MATERIAL:
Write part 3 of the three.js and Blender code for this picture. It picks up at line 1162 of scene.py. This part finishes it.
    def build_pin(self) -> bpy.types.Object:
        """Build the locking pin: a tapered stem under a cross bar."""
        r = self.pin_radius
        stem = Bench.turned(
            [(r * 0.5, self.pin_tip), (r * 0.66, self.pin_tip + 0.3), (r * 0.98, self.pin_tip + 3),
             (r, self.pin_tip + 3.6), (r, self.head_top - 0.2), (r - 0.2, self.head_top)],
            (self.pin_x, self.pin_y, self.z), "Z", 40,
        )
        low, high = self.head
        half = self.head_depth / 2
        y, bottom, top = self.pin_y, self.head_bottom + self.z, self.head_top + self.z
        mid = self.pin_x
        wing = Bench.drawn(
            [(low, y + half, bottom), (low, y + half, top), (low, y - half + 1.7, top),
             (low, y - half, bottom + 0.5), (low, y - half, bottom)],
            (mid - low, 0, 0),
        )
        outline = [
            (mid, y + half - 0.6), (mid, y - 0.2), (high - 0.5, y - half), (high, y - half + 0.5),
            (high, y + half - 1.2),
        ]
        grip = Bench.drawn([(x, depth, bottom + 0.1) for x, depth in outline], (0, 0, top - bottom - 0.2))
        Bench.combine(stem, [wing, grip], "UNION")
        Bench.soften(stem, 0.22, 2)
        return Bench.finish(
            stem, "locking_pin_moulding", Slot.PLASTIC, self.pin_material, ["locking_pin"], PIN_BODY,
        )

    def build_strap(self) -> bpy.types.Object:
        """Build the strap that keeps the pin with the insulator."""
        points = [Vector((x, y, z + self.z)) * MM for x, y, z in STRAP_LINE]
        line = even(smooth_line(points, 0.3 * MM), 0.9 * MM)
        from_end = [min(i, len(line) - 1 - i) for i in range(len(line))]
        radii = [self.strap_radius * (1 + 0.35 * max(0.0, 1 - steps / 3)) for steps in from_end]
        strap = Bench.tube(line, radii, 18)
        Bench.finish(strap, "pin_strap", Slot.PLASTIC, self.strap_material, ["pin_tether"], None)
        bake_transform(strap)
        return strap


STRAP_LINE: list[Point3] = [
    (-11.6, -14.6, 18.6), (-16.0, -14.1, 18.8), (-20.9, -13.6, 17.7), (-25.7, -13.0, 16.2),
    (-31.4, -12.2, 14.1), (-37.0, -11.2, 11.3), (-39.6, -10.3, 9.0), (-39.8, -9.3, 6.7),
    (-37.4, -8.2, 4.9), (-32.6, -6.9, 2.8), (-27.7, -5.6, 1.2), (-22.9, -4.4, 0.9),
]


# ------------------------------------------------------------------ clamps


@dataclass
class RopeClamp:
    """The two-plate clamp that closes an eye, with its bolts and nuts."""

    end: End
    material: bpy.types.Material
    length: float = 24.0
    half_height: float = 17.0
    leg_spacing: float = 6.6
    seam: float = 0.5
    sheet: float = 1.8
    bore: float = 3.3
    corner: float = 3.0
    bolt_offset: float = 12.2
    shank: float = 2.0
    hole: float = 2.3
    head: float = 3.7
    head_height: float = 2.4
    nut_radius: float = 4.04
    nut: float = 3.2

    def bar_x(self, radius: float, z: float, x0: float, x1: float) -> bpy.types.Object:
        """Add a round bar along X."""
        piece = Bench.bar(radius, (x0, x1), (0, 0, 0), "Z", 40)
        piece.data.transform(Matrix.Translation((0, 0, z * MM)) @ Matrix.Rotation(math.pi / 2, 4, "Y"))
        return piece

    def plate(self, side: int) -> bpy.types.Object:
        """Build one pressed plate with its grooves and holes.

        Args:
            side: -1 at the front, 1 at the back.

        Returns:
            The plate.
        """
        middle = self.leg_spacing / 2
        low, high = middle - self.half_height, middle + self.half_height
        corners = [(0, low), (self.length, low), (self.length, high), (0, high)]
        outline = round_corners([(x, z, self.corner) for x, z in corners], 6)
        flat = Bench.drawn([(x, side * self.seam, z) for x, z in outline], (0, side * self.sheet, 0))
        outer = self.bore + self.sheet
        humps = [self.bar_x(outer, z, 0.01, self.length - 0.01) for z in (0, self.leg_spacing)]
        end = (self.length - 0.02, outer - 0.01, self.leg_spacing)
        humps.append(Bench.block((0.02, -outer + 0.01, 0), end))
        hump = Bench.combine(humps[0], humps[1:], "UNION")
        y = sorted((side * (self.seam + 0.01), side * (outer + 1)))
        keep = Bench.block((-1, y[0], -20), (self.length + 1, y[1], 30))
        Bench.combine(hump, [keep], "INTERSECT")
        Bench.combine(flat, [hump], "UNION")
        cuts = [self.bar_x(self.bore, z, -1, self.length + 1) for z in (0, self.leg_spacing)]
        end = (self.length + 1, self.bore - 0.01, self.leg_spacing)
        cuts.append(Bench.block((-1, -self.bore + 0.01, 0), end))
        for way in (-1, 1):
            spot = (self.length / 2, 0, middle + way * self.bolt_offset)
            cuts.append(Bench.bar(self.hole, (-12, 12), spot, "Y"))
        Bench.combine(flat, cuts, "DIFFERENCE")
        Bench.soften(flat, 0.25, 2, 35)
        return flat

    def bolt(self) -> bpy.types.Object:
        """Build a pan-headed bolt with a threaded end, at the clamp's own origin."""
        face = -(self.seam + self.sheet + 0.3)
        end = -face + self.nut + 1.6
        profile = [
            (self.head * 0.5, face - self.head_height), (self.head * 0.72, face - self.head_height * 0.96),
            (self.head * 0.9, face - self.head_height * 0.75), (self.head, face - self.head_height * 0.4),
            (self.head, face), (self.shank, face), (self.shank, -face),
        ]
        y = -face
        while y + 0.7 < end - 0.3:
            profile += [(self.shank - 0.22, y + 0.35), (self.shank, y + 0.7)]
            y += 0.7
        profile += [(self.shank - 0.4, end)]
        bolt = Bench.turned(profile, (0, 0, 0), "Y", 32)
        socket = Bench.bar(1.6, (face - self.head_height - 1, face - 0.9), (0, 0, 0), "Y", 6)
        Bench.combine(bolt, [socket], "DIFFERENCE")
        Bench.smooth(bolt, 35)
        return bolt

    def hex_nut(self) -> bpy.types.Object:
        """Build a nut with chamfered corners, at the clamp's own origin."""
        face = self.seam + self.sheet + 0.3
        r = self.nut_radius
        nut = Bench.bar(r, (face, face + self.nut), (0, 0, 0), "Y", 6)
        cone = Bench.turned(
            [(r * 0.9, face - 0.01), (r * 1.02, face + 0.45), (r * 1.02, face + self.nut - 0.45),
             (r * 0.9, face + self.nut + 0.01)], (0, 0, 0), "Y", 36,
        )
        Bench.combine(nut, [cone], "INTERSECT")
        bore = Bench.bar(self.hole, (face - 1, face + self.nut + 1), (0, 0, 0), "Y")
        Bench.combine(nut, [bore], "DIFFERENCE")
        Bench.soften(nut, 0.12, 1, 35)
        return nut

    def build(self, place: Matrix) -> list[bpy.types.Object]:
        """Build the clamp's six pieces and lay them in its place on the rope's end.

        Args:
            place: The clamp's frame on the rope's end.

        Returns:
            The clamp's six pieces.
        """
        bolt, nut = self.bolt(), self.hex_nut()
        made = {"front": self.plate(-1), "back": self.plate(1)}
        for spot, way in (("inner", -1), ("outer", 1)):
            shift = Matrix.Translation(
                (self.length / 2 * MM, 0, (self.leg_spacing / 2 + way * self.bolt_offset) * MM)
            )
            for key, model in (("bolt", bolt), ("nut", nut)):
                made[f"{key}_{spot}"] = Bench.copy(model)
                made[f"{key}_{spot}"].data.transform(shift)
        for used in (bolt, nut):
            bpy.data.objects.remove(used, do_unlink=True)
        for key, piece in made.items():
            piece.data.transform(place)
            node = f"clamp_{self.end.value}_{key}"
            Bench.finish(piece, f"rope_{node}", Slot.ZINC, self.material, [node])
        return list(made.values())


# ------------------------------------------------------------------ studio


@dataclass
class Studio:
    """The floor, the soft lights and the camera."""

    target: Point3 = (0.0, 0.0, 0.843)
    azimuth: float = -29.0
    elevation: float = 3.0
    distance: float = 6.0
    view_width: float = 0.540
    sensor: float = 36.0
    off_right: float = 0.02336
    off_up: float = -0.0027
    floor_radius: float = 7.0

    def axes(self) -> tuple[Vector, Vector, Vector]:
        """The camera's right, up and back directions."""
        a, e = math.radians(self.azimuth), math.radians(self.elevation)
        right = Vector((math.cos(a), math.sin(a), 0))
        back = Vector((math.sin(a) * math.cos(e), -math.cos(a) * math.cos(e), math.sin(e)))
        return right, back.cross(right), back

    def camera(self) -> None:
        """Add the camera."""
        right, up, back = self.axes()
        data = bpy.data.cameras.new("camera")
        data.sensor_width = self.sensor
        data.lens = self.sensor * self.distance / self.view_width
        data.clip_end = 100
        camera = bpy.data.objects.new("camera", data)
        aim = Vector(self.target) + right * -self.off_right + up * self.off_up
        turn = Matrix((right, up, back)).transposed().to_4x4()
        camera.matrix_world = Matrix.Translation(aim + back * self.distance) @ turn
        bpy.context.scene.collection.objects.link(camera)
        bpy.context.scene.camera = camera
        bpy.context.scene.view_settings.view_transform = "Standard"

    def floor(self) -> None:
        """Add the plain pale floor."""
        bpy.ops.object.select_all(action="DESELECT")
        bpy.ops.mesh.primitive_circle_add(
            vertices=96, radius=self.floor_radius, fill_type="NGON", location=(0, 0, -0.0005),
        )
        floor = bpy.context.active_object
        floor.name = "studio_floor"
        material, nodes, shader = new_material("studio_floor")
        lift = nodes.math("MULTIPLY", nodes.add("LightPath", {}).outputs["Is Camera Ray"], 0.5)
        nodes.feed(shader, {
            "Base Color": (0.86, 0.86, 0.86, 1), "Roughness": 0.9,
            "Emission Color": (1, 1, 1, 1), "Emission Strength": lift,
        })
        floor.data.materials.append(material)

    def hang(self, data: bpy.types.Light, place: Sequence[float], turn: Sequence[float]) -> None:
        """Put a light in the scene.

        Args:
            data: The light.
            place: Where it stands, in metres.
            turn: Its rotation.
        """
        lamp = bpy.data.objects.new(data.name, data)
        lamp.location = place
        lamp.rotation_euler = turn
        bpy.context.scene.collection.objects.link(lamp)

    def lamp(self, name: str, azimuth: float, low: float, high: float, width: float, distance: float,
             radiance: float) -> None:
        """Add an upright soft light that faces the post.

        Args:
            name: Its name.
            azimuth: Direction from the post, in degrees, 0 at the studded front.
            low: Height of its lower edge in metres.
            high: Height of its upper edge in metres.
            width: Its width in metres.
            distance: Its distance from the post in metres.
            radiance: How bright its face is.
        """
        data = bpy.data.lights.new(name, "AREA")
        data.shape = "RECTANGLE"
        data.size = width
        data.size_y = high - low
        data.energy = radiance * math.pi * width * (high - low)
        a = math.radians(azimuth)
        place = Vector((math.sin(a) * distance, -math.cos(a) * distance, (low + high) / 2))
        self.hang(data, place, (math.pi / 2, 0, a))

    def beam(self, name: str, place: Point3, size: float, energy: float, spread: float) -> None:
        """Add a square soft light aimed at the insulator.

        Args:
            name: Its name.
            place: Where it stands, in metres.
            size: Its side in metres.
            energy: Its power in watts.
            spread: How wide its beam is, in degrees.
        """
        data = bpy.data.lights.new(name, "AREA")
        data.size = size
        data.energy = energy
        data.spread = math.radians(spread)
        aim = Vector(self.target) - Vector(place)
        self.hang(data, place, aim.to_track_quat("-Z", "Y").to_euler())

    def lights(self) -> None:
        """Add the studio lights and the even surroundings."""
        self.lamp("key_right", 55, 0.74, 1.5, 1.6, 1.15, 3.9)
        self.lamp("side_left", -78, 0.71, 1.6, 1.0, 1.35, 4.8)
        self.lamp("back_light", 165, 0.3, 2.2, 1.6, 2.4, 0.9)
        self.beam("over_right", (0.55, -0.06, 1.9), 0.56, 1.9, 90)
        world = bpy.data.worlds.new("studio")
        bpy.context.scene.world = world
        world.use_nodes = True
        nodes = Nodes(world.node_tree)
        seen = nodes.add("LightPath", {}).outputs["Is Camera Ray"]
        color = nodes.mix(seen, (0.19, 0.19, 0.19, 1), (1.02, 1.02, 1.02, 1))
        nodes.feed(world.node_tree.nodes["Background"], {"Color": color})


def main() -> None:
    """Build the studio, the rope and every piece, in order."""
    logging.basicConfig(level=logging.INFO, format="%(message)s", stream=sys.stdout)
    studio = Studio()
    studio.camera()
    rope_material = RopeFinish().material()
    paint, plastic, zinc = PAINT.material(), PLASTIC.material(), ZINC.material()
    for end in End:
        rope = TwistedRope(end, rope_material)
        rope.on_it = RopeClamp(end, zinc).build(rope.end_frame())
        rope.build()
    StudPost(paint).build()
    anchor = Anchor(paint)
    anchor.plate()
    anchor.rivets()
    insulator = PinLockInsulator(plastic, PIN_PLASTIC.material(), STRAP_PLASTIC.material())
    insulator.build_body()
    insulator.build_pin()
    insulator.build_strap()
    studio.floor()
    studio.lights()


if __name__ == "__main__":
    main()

REQUIRED TASK: Report how many lines of the data hold the string "scene"; give only the number.

ANSWER IN FULL: 7